Step 6 - Starting with the largest hoop sew all of the straps into place at the sewing points using the 1cm left at the ends to wrap around the hoop and create a neat finish. Once all the straps are added to the largest hoop then they all need to be attached to the next largest. Putting it together one hoop at a time can be easier than sewing one strap at a time to all the hoops as it's really easy to get the order mixed up and get things tangled, as nothing will lay where you want it until everything is together. The next hoop and all following hoops get sewn onto the straps with a cross stitch through the strap and around the hoop, catching the fabric that covers to hoop, to make sure things stay where you put them. Continue until all the hoops are attached, making sure that all of your hoop joins stay in line at the back. The final strap that's at the back of the crinoline does not continue up to the waist band so that the doll can be positioned to sit. So cut this strap off leaving about 1cm that you can tuck around the hoop and make a nice finish as you did with the bottom band. If you leave this strap in place then you'll find that the skirts will flip up when you try and seat the doll, just like the ladies in The King & I. Not good for a Victorian lady's sensibilities!
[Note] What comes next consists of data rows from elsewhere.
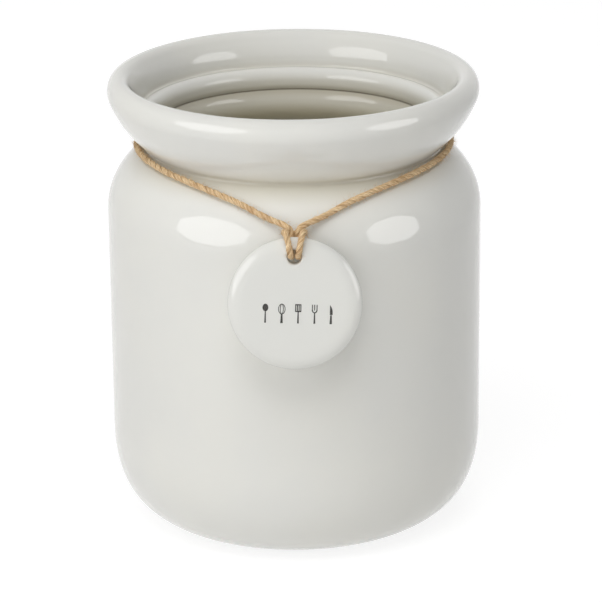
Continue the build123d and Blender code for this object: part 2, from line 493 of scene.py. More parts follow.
# %% [markdown]
# ## Jute's colour
#
# Jute is pale straw to brown, and no two fibres are quite alike. The fibres lie nearly
# along the strand, so the noise is stretched along it. It could be an image, but the
# strand already knows how far along and how far round each point is, and those two
# numbers, turned into a place on a long thin cylinder, carry a pattern with no seam.
# The valley between the plies is painted darker, as shade and dust, because less light and more dust gets
# there.

# %% Helpers for materials
def new_material(name):
    """A material with an empty tree: its graph and itself."""
    made = bpy.data.materials.new(name)
    made.use_nodes = True
    made.node_tree.nodes.clear()
    return Graph(made.node_tree), made


def read(graph, name):
    """An attribute that the mesh carries under this name, as a number."""
    return graph.node("ShaderNodeAttribute", {"attribute_name": name}, output="Fac")


def noise(graph, place, scale, detail=2.0):
    sockets = {"Vector": place, "Scale": scale, "Detail": detail}
    return graph.node("ShaderNodeTexNoise", {}, sockets, output="Fac")


def mix(graph, share, first, second, blend="MIX"):
    """The first colour where share is 0 and the second where it is 1."""
    settings = {"data_type": "RGBA", "blend_type": blend}
    return graph.node("ShaderNodeMix", settings, {0: share, 6: first, 7: second}, output=2)


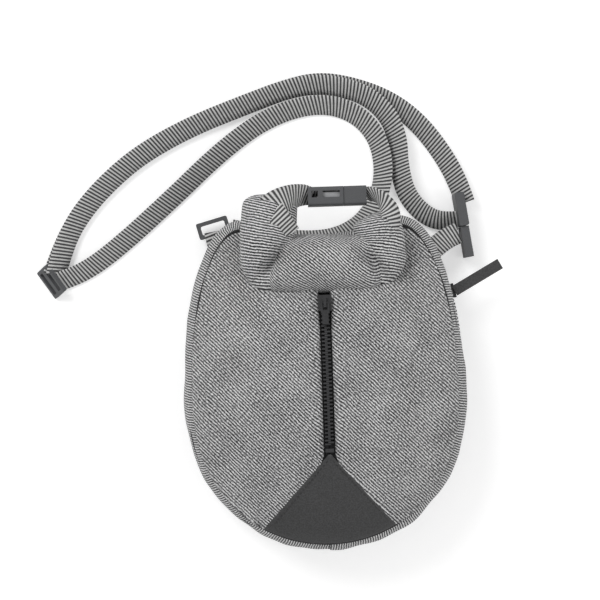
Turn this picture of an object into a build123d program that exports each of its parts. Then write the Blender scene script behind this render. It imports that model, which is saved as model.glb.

Step 7 - As you can see here, it's a little difficult to make sure all of the straps stay taught when the crinoline is done. But as long as most of them are then everything will work just perfectly. Most of the hard stuff is done now. And the only thing left is to attach it to the waist of the doll. If you want it to be removable so you can remove it to package up or store the doll, or so you can use the crinoline to display a number of different dolls, then you need a waist strap. If not then you can attach it directly to the doll at the under-petticoat waistband. But both methods are roughly the same. Put the crinoline on the doll and pin the straps to the waist, making sure that the bottom of it reaches to where you want it. Do this for all of the straps as best you can. They do all come out different because of the size and space inside the hoops, but it's easy to fix and make sure the whole thing hangs right. Once you have all of the straps pinned, remove the straps while making sure you have the attach points you've found marked with a disappearing marker or with pins. Measure each and find the longest one, then change all of the measurements for all the straps to this.

Step 8 - Once you have all the waist points marked on the straps you can either stitch them directly to the waist, tucking a little bit under to make it neat. Or make loops like I have here so you can thread a ribbon or strap through which can be tied at the back and make the whole thing removable. And that's it. All done easy peasy :) It might seem like a waist of time as most ruffled petticoats would create a very similar look. But you do get the added advantage with a crinoline that you never need to fluff up skirts and they always stay in place. It creates the proper swinging movement and shape to the dolls clothes whether you display them standing or sitting. Below you can see how the hoops collapse together when you seat the doll - Still giving support to the skirts that will be added over the top.

This lady already has her split legged, crotchless drawers, a wide necked off the shoulder shift (quite proud of myself I managed to get the fit right on this as I make them quite rarely), and her long gathered under-petticoat that will protect her legs from the hard hoops and make sure the crinoline stays clean. I've started on the next layer, a stiff calico petticoat with a wide ruffle around the bottom to create extra width, which I'll add over her corset once that is fitted. After this I'll make her a coloured cotton petticoat with a number of smaller ruffles, a fine fabric petticoat trimmed with lace and ribbons, and then get started on her gown.


  1. I love tutorials and this one is excellent!

  2. Oh my! This was a wonderful tutorial and you have such an amazing project going. Will we get to see the other stages? Her shift looks beautifully sewn. Thank you for taking the time to write these instructions out.

  3. Thank you both :-) I'm glad you liked it.
    And yes, I'll show more pics as I go along with her. I've finished her calico petticoat so I'm now lost in the ruffle hell that is her next petticoat. Hoping all that hemming doesn't take too long.